● **TASK BRIEF**
Print the full listing exactly.

☆ ☆ ☆

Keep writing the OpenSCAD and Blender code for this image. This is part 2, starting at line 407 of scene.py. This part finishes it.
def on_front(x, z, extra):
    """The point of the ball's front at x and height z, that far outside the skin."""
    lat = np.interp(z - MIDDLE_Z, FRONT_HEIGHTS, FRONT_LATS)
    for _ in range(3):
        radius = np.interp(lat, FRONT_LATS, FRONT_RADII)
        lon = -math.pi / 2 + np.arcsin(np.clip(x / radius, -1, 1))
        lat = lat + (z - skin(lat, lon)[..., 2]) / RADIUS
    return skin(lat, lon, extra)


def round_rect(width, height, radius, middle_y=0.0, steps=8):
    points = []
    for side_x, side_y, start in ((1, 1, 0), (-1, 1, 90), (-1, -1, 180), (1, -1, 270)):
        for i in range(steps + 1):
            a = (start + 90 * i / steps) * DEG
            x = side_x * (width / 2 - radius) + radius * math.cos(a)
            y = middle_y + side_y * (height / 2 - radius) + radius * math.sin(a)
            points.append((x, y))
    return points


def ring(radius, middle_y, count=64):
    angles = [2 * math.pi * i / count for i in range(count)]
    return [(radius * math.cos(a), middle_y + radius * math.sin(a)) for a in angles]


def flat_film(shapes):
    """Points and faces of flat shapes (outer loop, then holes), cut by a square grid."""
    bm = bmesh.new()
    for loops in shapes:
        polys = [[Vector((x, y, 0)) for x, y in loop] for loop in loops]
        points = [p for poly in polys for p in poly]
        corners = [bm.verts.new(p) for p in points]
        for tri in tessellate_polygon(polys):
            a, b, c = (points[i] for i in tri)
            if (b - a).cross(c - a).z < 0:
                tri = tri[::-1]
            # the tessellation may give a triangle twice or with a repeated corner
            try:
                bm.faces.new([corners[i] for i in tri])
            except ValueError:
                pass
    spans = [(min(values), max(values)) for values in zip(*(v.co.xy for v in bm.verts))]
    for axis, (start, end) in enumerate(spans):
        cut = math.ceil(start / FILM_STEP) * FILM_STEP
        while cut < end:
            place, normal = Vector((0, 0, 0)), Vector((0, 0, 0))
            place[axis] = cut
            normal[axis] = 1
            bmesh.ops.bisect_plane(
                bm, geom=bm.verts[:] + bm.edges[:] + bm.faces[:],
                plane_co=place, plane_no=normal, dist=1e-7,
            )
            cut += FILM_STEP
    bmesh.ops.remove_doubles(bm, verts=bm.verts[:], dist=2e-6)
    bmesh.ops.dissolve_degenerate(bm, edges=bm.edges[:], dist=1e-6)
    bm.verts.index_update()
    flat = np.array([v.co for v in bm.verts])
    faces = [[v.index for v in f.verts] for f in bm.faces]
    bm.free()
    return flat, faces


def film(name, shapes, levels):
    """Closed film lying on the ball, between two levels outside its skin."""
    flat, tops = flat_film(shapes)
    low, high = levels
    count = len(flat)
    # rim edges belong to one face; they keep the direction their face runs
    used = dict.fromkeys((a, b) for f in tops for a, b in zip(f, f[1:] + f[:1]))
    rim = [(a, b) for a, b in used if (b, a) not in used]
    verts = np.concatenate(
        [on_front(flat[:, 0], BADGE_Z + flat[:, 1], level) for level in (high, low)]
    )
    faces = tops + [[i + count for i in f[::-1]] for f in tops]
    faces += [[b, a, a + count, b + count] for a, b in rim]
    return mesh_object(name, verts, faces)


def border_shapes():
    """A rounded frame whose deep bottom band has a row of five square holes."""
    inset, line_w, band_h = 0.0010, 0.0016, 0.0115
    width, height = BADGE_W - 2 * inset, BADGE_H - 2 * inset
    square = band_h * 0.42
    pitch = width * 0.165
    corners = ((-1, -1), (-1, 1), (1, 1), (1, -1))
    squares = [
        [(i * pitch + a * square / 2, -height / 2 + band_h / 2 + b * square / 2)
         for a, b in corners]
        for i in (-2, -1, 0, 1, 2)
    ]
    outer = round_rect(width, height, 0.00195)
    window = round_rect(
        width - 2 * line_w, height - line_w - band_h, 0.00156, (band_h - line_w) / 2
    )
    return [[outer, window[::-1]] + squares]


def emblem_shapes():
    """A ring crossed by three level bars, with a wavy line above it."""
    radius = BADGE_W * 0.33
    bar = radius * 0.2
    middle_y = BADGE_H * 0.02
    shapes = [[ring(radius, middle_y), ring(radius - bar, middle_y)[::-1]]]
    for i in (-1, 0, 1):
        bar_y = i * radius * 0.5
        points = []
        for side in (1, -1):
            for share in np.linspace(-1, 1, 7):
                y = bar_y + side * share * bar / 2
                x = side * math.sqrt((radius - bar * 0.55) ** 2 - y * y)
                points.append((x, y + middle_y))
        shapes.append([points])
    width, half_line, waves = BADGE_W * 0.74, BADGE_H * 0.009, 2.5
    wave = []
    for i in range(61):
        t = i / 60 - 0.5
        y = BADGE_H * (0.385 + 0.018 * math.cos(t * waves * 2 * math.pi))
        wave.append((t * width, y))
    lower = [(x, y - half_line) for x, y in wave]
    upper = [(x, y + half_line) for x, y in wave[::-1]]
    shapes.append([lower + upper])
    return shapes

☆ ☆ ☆

● **REPLY**
Keep writing the OpenSCAD and Blender code for this image. This is part 2, starting at line 407 of scene.py. This part finishes it.
def on_front(x, z, extra):
    """The point of the ball's front at x and height z, that far outside the skin."""
    lat = np.interp(z - MIDDLE_Z, FRONT_HEIGHTS, FRONT_LATS)
    for _ in range(3):
        radius = np.interp(lat, FRONT_LATS, FRONT_RADII)
        lon = -math.pi / 2 + np.arcsin(np.clip(x / radius, -1, 1))
        lat = lat + (z - skin(lat, lon)[..., 2]) / RADIUS
    return skin(lat, lon, extra)


def round_rect(width, height, radius, middle_y=0.0, steps=8):
    points = []
    for side_x, side_y, start in ((1, 1, 0), (-1, 1, 90), (-1, -1, 180), (1, -1, 270)):
        for i in range(steps + 1):
            a = (start + 90 * i / steps) * DEG
            x = side_x * (width / 2 - radius) + radius * math.cos(a)
            y = middle_y + side_y * (height / 2 - radius) + radius * math.sin(a)
            points.append((x, y))
    return points


def ring(radius, middle_y, count=64):
    angles = [2 * math.pi * i / count for i in range(count)]
    return [(radius * math.cos(a), middle_y + radius * math.sin(a)) for a in angles]


def flat_film(shapes):
    """Points and faces of flat shapes (outer loop, then holes), cut by a square grid."""
    bm = bmesh.new()
    for loops in shapes:
        polys = [[Vector((x, y, 0)) for x, y in loop] for loop in loops]
        points = [p for poly in polys for p in poly]
        corners = [bm.verts.new(p) for p in points]
        for tri in tessellate_polygon(polys):
            a, b, c = (points[i] for i in tri)
            if (b - a).cross(c - a).z < 0:
                tri = tri[::-1]
            # the tessellation may give a triangle twice or with a repeated corner
            try:
                bm.faces.new([corners[i] for i in tri])
            except ValueError:
                pass
    spans = [(min(values), max(values)) for values in zip(*(v.co.xy for v in bm.verts))]
    for axis, (start, end) in enumerate(spans):
        cut = math.ceil(start / FILM_STEP) * FILM_STEP
        while cut < end:
            place, normal = Vector((0, 0, 0)), Vector((0, 0, 0))
            place[axis] = cut
            normal[axis] = 1
            bmesh.ops.bisect_plane(
                bm, geom=bm.verts[:] + bm.edges[:] + bm.faces[:],
                plane_co=place, plane_no=normal, dist=1e-7,
            )
            cut += FILM_STEP
    bmesh.ops.remove_doubles(bm, verts=bm.verts[:], dist=2e-6)
    bmesh.ops.dissolve_degenerate(bm, edges=bm.edges[:], dist=1e-6)
    bm.verts.index_update()
    flat = np.array([v.co for v in bm.verts])
    faces = [[v.index for v in f.verts] for f in bm.faces]
    bm.free()
    return flat, faces


def film(name, shapes, levels):
    """Closed film lying on the ball, between two levels outside its skin."""
    flat, tops = flat_film(shapes)
    low, high = levels
    count = len(flat)
    # rim edges belong to one face; they keep the direction their face runs
    used = dict.fromkeys((a, b) for f in tops for a, b in zip(f, f[1:] + f[:1]))
    rim = [(a, b) for a, b in used if (b, a) not in used]
    verts = np.concatenate(
        [on_front(flat[:, 0], BADGE_Z + flat[:, 1], level) for level in (high, low)]
    )
    faces = tops + [[i + count for i in f[::-1]] for f in tops]
    faces += [[b, a, a + count, b + count] for a, b in rim]
    return mesh_object(name, verts, faces)


def border_shapes():
    """A rounded frame whose deep bottom band has a row of five square holes."""
    inset, line_w, band_h = 0.0010, 0.0016, 0.0115
    width, height = BADGE_W - 2 * inset, BADGE_H - 2 * inset
    square = band_h * 0.42
    pitch = width * 0.165
    corners = ((-1, -1), (-1, 1), (1, 1), (1, -1))
    squares = [
        [(i * pitch + a * square / 2, -height / 2 + band_h / 2 + b * square / 2)
         for a, b in corners]
        for i in (-2, -1, 0, 1, 2)
    ]
    outer = round_rect(width, height, 0.00195)
    window = round_rect(
        width - 2 * line_w, height - line_w - band_h, 0.00156, (band_h - line_w) / 2
    )
    return [[outer, window[::-1]] + squares]


def emblem_shapes():
    """A ring crossed by three level bars, with a wavy line above it."""
    radius = BADGE_W * 0.33
    bar = radius * 0.2
    middle_y = BADGE_H * 0.02
    shapes = [[ring(radius, middle_y), ring(radius - bar, middle_y)[::-1]]]
    for i in (-1, 0, 1):
        bar_y = i * radius * 0.5
        points = []
        for side in (1, -1):
            for share in np.linspace(-1, 1, 7):
                y = bar_y + side * share * bar / 2
                x = side * math.sqrt((radius - bar * 0.55) ** 2 - y * y)
                points.append((x, y + middle_y))
        shapes.append([points])
    width, half_line, waves = BADGE_W * 0.74, BADGE_H * 0.009, 2.5
    wave = []
    for i in range(61):
        t = i / 60 - 0.5
        y = BADGE_H * (0.385 + 0.018 * math.cos(t * waves * 2 * math.pi))
        wave.append((t * width, y))
    lower = [(x, y - half_line) for x, y in wave]
    upper = [(x, y + half_line) for x, y in wave[::-1]]
    shapes.append([lower + upper])
    return shapes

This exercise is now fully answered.